BIOGRAPHY

Baby JimIn an era when stars are manufactured at painfully young ages..., when everyone from your neighbor down the block to dear old Dad can attain seemingly instant celebrity status..., Jim Witter, the humble, unassuming, golden-throated tenor, who can paint a ballad with the delicacy of Serat and with the ferocity of a rousing rocker like Pollock, reached the summit of his stunning major-label debut, Forgiveness, the old-fashioned way: He climbed it. Step-by-step. Day-by-day. Year-by-year.

It helped that Jim comes from sturdy musical stock: "Anytime I was scared about music as a career, my parents were always there. I would have given up many years before if it weren't for them. And of course there was always music in the house growing up, and my mom played piano. She unconditionally pushed me and helped me...but she never said, 'Why don't you go to university so you can fall back on something?'" In addition, Jim's great uncle Jimmy played piano for silent movies right in the theater in the Vaudeville days. ("He wrote charts; he repaired instruments. As long as it was musical, he did it.") And his cousin Russell is a music teacher.

Baby Jim"For me, music has always been a calling," Jim adds. "I picked up the guitar when I was 10 or 11, and when my mom showed me piano chords when I was 14, I just took it from there."

"Right out of high school I played anywhere I could and did anything I could do to survive," Jim fondly reveals regarding his days scuffling around the Toronto area. "I wrote jingles. I sang a lot of background vocals on other people's records. But the little money I got ultimately fed my bad habit of songwriting. I would demo songs and send them off to record companies. I kept relationships going for years, all based on rejection, but I took everything they had to say to heart. And it was eight years before someone from Sony in Canada finally said, 'We like how you've developed as a writer.'"

After several more years of demos, jingles, sessions, playing cover tunes (and even recording country music) to pay the rent, Jim got his biggest break yet: Writing songs for Curb Records. Finally a chance to shine in the states! Just what he'd been hoping for.

But that was nothing compared to what was to come...

One day Mike Curb himself approached Jim and asked a simple, pointed question: "Are you a Christian? You seem to be writing music that this world needs."

Wham!

Baby JimAfter Jim replied in the affirmative, that began a series of astonishing talks with Mr. Curb. "Mike is not your typical record company president. He's from the old school. He's so in tune with what writers and artists are doing - and he goes by his gut when he decides what's good and right. And there's nothing like knowing he's looking out for you. He helped me realize what the Lord could do with my music. He planted a seed in my heart, and I started asking God what he wanted from me. It was a sign for me that God was pointing me in a different direction."

For Jim, the moment of discovery was a fresh start, a new beginning - and these new songs with their vivid imagery and stunning storytelling reflect Jim's revived, thankful heart... and his obvious maturity and versatility as a musician.

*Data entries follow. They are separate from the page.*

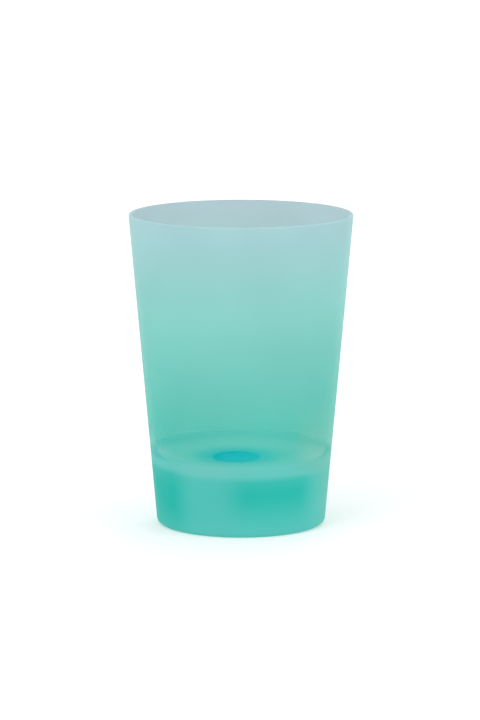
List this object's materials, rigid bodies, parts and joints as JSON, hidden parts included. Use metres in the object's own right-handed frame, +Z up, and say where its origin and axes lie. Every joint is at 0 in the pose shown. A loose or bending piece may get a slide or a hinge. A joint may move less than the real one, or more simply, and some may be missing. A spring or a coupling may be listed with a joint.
{
  "type": "light-up tumbler",
  "caption": "Tapered frosted drinking cup with a light window in its floor and a battery light unit, screwed cover and push button in its hollow base.",
  "frame": {"origin": "middle of the foot ring, on the surface that the cup stands on", "axes": "+Z up along the cup's axis; -Y is the side that faces the camera in the picture; the cells lie on the +Y side"},
  "size_m": [0.0816, 0.0816, 0.114],
  "materials": {
    "frosted_plastic": "frosted, satin, translucent",
    "clear_plastic": "clear, tinted by the lamps",
    "white_plastic": "satin",
    "button_plastic": "satin",
    "silicone": "matt",
    "board": "lacquered",
    "black_plastic": "moulded",
    "ceramic": "fired",
    "red_lamp": "tinted, clear",
    "green_lamp": "tinted, clear",
    "blue_lamp": "tinted, clear",
    "steel": "plated",
    "cell_can": "nickel plated"
  },
  "bodies": {
    "cover": {"base_cover": "white_plastic", "base_seal": "silicone", "cover_screws": "steel"},
    "cup": {"cup_body": "frosted_plastic", "light_lens": "clear_plastic", "lens_gasket": "silicone", "reflector": "white_plastic", "led_red": "red_lamp", "led_green": "green_lamp", "led_blue": "blue_lamp", "circuit_board": "board", "controller_chip": "black_plastic", "resistors": "black_plastic", "capacitor": "ceramic", "switch_body": "black_plastic", "switch_plate": "steel", "battery_tray": "white_plastic", "cell_1": "cell_can", "cell_2": "cell_can", "cell_3": "cell_can", "positive_contact": "steel", "negative_contact": "steel", "unit_screws": "steel"},
    "button": {"push_button": "button_plastic", "button_seal": "silicone"},
    "plunger": {"switch_plunger": "black_plastic"}
  },
  "joints": [
    {"name": "cup_lift", "type": "slide", "parent": "cover", "child": "cup", "axis": [0, 0, 1], "range_m": [0, 0.03]},
    {"name": "button_press", "type": "slide", "parent": "cover", "child": "button", "axis": [0, 0, 1], "range_m": [0, 0.0005], "stiffness_N_per_m": 400},
    {"name": "switch_travel", "type": "slide", "parent": "cup", "child": "plunger", "axis": [0, 0, 1], "range_m": [0, 0.0005], "stiffness_N_per_m": 40}
  ],
  "couplings": [
    {"joint": "switch_travel", "follows": "button_press", "ratio": 1}
  ]
}
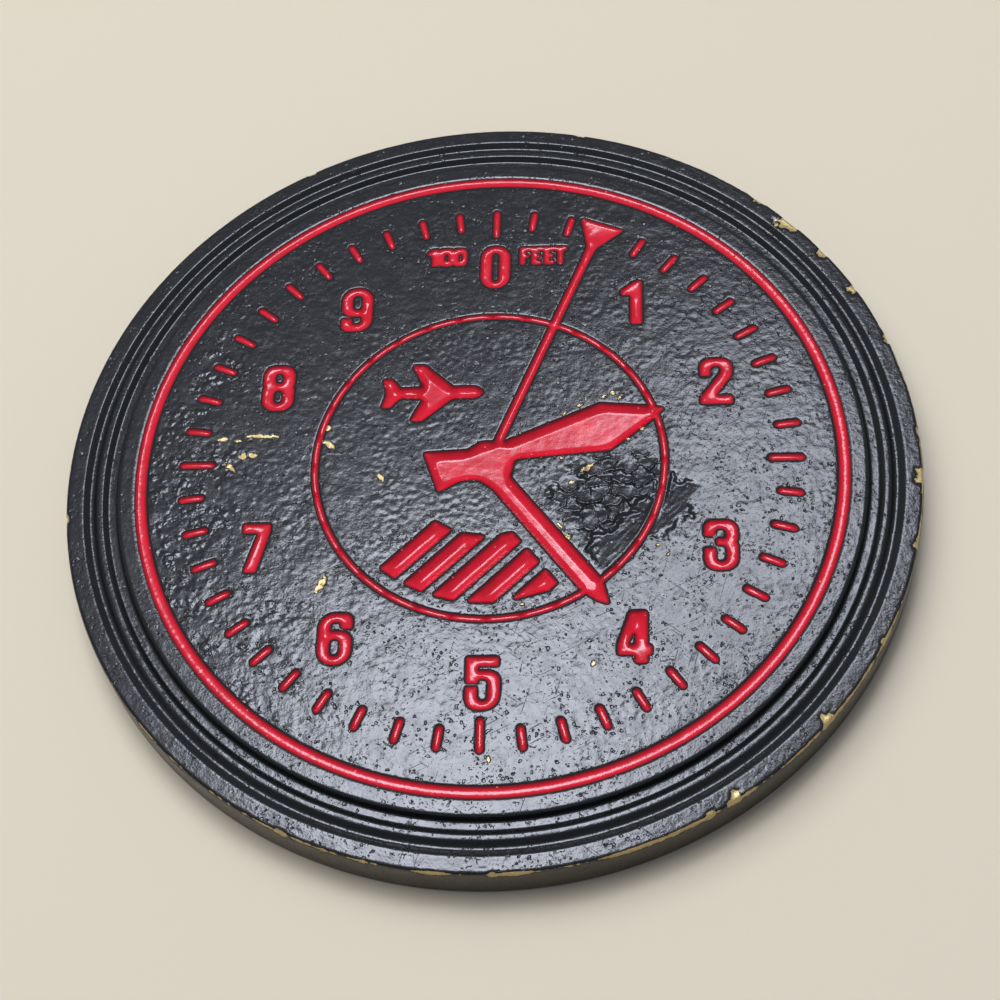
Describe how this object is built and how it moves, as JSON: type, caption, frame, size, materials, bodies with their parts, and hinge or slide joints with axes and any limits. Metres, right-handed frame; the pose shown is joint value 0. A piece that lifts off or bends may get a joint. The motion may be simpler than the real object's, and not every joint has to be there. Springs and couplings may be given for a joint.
{
  "type": "altimeter dial medallion",
  "caption": "Round struck medallion in the form of an altimeter dial, with a stepped rim, sunk figures and hands filled with red enamel, and a flat back.",
  "frame": {"origin": "middle of the flat back face", "axes": "+Z out of the dial face, +Y from the dial's middle towards the zero mark, +X towards the mark a quarter turn clockwise from it"},
  "size_m": [0.08, 0.08, 0.0048],
  "materials": {
    "black_lacquered_brass": "thick glossy black lacquer over brass, with an orange-peel surface, crackled in one patch and chipped to the brass",
    "red_enamel": "glossy soft enamel, sunk in its cells with a hollow surface"
  },
  "bodies": {
    "root": {"struck_disc": "black_lacquered_brass", "outer_ring": "red_enamel", "hands_and_inner_ring": "red_enamel", "numeral_0": "red_enamel", "numeral_1": "red_enamel", "numeral_2": "red_enamel", "numeral_3": "red_enamel", "numeral_4": "red_enamel", "numeral_5": "red_enamel", "numeral_6": "red_enamel", "numeral_7": "red_enamel", "numeral_8": "red_enamel", "numeral_9": "red_enamel", "legend_100": "red_enamel", "legend_feet": "red_enamel", "aircraft_emblem": "red_enamel", "warning_stripe_1": "red_enamel", "warning_stripe_2": "red_enamel", "warning_stripe_3": "red_enamel", "warning_stripe_4": "red_enamel", "warning_stripe_5": "red_enamel", "long_tick_0": "red_enamel", "long_tick_90": "red_enamel", "long_tick_180": "red_enamel", "long_tick_270": "red_enamel"}
  },
  "joints": []
}
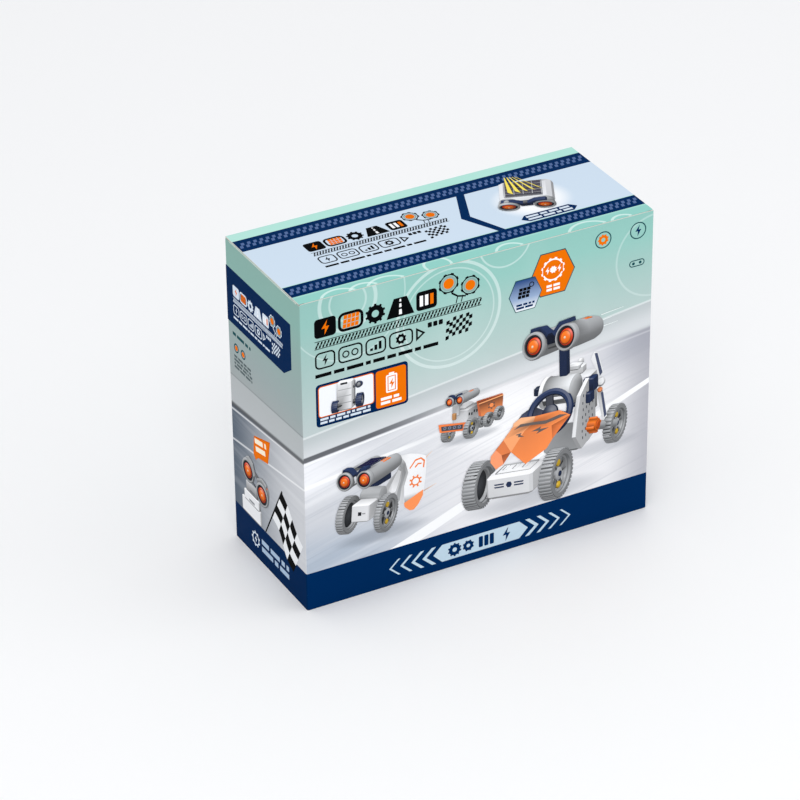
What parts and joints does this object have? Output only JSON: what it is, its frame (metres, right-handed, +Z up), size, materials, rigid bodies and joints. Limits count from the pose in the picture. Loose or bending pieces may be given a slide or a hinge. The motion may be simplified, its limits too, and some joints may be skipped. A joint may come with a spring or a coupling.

"I was always a big fan of acoustic music - especially the folk of the '70s: James Taylor, Harry Chapin," he reveals. "But I especially like Billy Joel and Elton John." (So much so that Jim has been heading up a popular local stage act featuring the music of the aforementioned piano men, complete with a "multimedia trip through the 70s.") And it's obvious that Jim's wide palette of influences - along with his unquenchable ability to create winning melodies - is all over his new release Forgiveness.

The title track, however, holds the most meaning for Jim. Another in a growing cadre of gripping story-songs, "Forgiveness" is the evocative, tender ballad about a little boy whose "very best friend" betrays him by stealing his bike and then lying about it. The boy never speaks to his ex-best friend again. Then years later he reads an obituary in the local paper... and he realizes he lost the chance forever to restore that foundational relationship: Sometimes we lose our way / We don't say things we should say / We hold on to stubborn pride / When we should put it all aside / To waste the time we're given seems so senseless / And one little word shouldn't be so hard / Forgiveness...

"If this song can help people to make amends in their lives, end a grudge with a family member or friend, that will be worth it," Jim notes.

Even the genesis of "Forgiveness" is a special memory for Jim, ever the perfectionist when it comes to lyrics. "I went into my writing meetings armed with what I thought were some great ideas. But as I looked at my notebook the night before, they all of a sudden didn't seem so great. So I'm sitting there at the piano a little depressed. A little panicky. Then my mind flashed back to a conversation in my publisher's office in Nashville: 'You ought to write a song about friends who part ways as kids.' So I prayed, and it just came out. The melody. The lyrics. Before we broke for lunch, the song was complete!"

Says Jim: "It's part of God's way of showing me that my life is in his hands."